We know that homeownership is a path toward stability and building wealth, so how can we provide renters with concrete ways to think about owning? How can we connect renters with innovative resources that make the prospect of ownership more possible? How can we give current renters the confidence to pursue a path to homeownership? There is a LOT of information on the web, and a lot of information specific to Baltimore, especially given the city’s unique socioeconomic context and the impact of generational wealth disparity and institutional racism. If I were a renter–someone who was working full time, maybe with a child–I imagined I would have a hard time finding simple, accessible information that gave me a sense of possibility in one place. I wanted to fill that niche for renters in a specific geographic location: Baltimore City and its neighborhoods. My ultimate goal with this project would be to create individual print posters for display in community organizations–churches, cultural centers, advocacy organizations, and so on–focusing on specific CSAs, though it also has an interactive Tableau dashboard to facilitate online exploration.
I used data from Baltimore Neighborhood Indicators Alliance focusing on renters vs homeowners, vacancy rates, median income, tax incentives, and home sale price. However, I also knew that the CSAs were quite large and diverse–so I pulled in census tract data for the city and HUD location affordability data to complement the BNIA indicators. The HUD data took a long time to understand, clean, organize, and join/union, and while I ultimately did not end up using their “housing + transportation” model, I did draw on their basic gross rent and selected monthly mortgage costs, which were not available in BNIA. In a future version of this, I would include a map that used the HUD data models for different household profiles (median income, single working parent, retired couple, single professional, etc.).

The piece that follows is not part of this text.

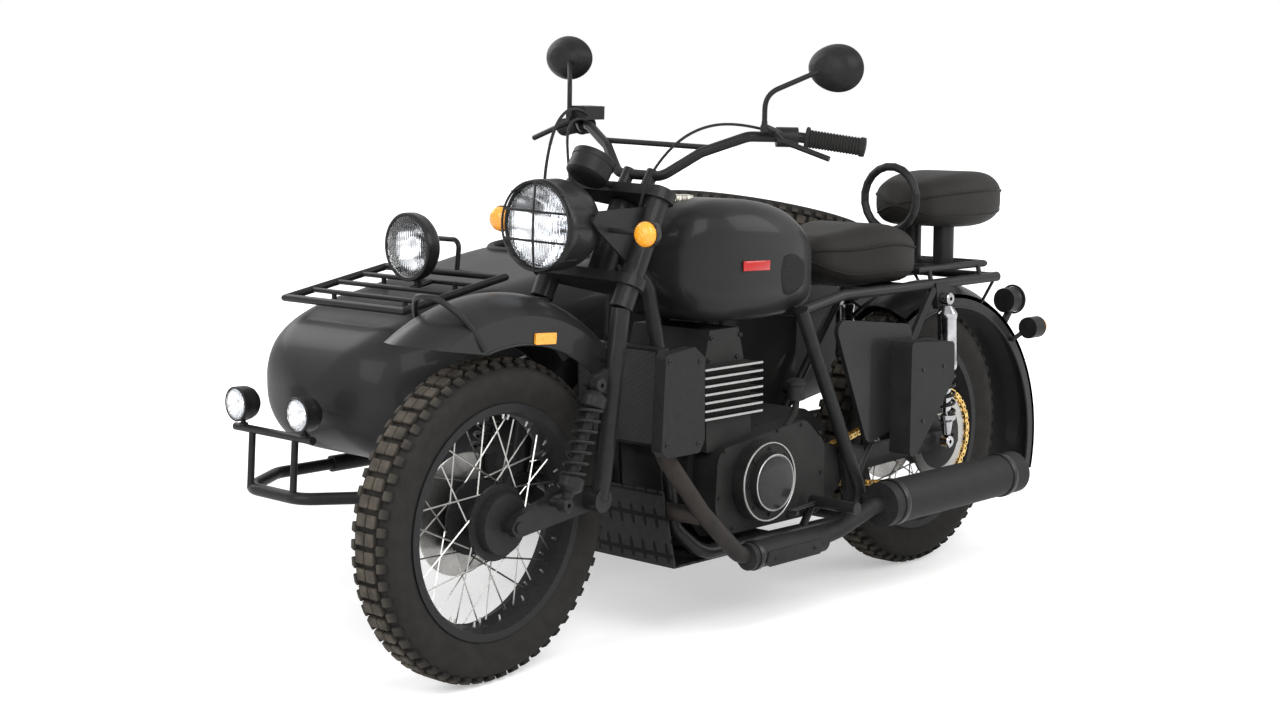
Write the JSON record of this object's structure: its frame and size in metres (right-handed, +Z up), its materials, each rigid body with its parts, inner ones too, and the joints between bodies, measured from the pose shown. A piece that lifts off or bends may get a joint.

In the end, I focused on the dollars of rent vs mortgage at the level of census tract and CSA, with the added contexts of tax credits, vacancy rates, and rent affordability (those paying more than a third of income on rent), empowering the renter to see a landscape that may be otherwise invisible, given their individual forests.
Doing research, I learned about the “price-to-rent” ratio, which is a simple calculation expressing the relationship between home price and annual rent. It is frequently used in property investment to get a sense of where an investor might buy. How might it be used to provide a metric for renters, instead? At 15 or below, it is generally considered a buyer’s market, and profitable to purchase. Research also informed me that rents have been increasing in Baltimore–all over the city–which is really squeezing those who rent, and especially those renting with vouchers. Baltimore actually has the lowest price-to-rent in the entire nation, and many neighborhoods have PTRs in the range of 6-8. Often, these are historically depressed neighborhoods with very low annual income–usually Black. But, I wanted to think of a way to represent the neighborhoods that got away from the “butterfly” image–how to inject a bit of defamiliarization that might help us think differently?
As a renter and an owner myself, I think of owning in terms of how much it costs each month to rent. So, I created some basic calculations that allowed me to test whether renting was cheaper than owning; within $300 of owning; or over $300. This seemed like a concrete, real world approach to the issue, especially since I want this information to get into the hands of community members–those who are renting, but with deep ties to their neighborhoods. These census tracts, linked to CSAs, are grouped by color, deprioritizing the more expensive (over $300 difference) areas. However, this grouping revealed some interesting realities.
One really curious thing I discovered was that in highly depressed areas, with very low median income, the price-to-rent ratio is small, but people are still paying very high prices to rent–note all the gray areas in the map in the center of the city, and those in Sandtown-Winchester, Upton, and so on. The highest percentage of renters paying more than a third of their income in rent is also currently living in areas where mortgages are less expensive than rents. Baltimore City has issued several white papers about the availability of affordable housing, noting that renters are disproportionately harmed. This gets at the central issue of how to buy when you’re just barely hanging on. I did not incorporate voucher use, but I would not be surprised to see a correlation here–higher voucher use in these areas boosting the cost of rent.
Challenges I faced in this project involved figuring out my audience, as I noted earlier, but also determining what to include and not include. I spent an inordinate amount of time trying to understand the HUD location affordability data, and I’m glad I took that time, but that was a big challenge, as well. Finding a way to convey what I came to discover–that for many renters, buying may actually be more affordable on the ground than renting–without overloading the reader with data was tough, too, and I worry that I didn’t include enough of an “idea” here. Ultimately, I am happy with this project outcome and can see a lot of future directions for work!